There also is the obvious question about what comprises the terns’ diet at Crump Lake. Most of the birds there are eating bullheads and the small, but abundant tui chubs – the same species of fish illegally introduced into Diamond Lake, prompting state officials to poison the lake to get rid of them. Tui chubs are native to Crump Lake and provide a stable food supply for a variety of fish-eating birds, including terns.
OSU researchers and the Corps have built a blind on the island and are using it to study the Caspian terns, cormorants and gulls while avoiding the possibility of disturbing the nesting birds. Already they have spotted terns that researchers banded during previous studies. These bands reveal that some of the terns came from East Sand Island and Rice island in the Columbia River estuary, while others originated from Potholes Reservoir near Moses Lake, Wash., and Crescent Island, near Pasco, Wash.
“We are encouraged by the observation of birds from multiple locations,” Dorsey said. “They help prove that terns can be attracted to alternative locations, away from the Columbia River estuary.”
The goal of the project, Roby reiterated, is not to reduce the overall number of Caspian terns in the region – an estimated 13,000 to 14,000 nesting pairs. It simply is to redistribute the population to lessen their impact on the survival of juvenile salmon from the Columbia River Basin. Research revealed, for example, that a single colony of 500 pairs of Caspian terns consumed one-third of all the Snake River juvenile steelhead that attempted to migrate past the tern colony during a drought year.
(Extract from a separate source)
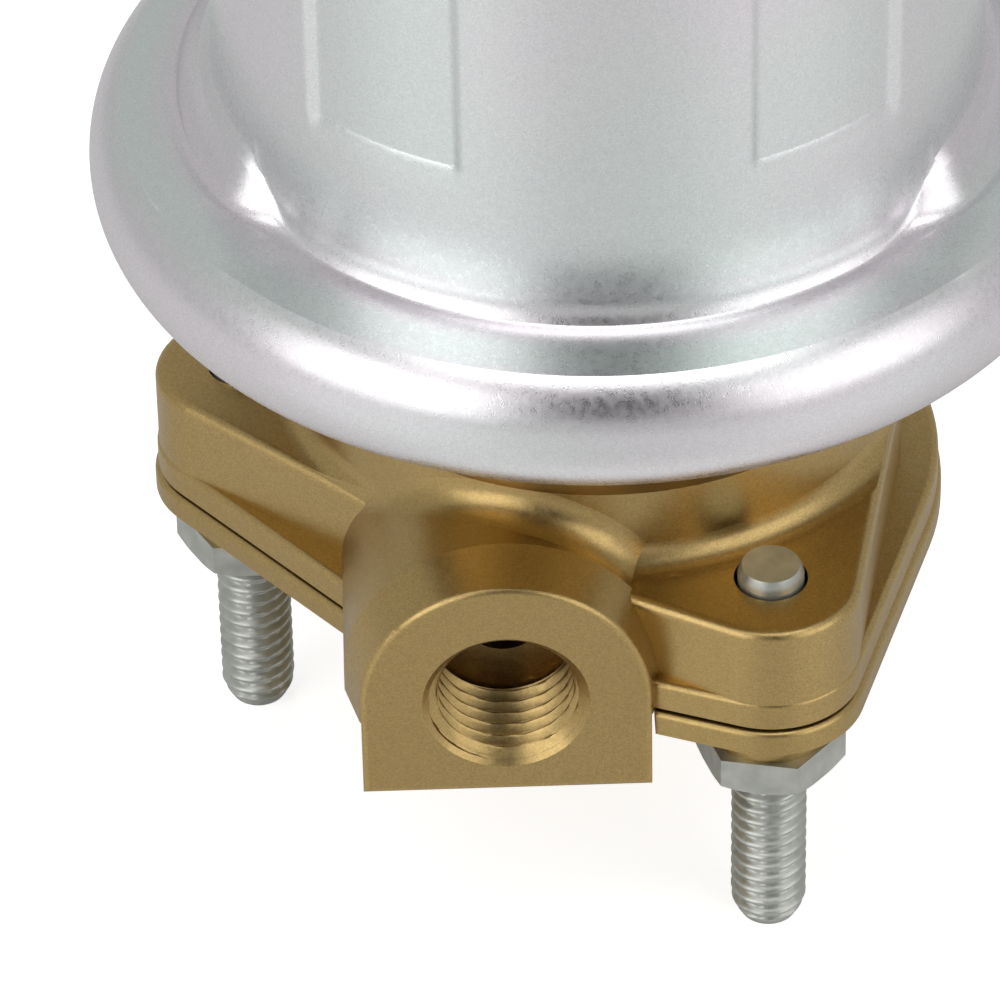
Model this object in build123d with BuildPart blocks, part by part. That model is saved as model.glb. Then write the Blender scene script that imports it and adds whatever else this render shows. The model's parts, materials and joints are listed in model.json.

“The key to limiting the conflict between protected migratory birds like Caspian terns and threatened and endangered populations of fish like Columbia Basin salmon and steelhead is to create or restore nesting habitat for the birds in locations where fish stocks of special concern do not comprise much of the diet,” Roby said.
“The new island at Crump Lake, which restores a natural island that was destroyed in the 1950s by artifact hunters, is a big step in the right direction.”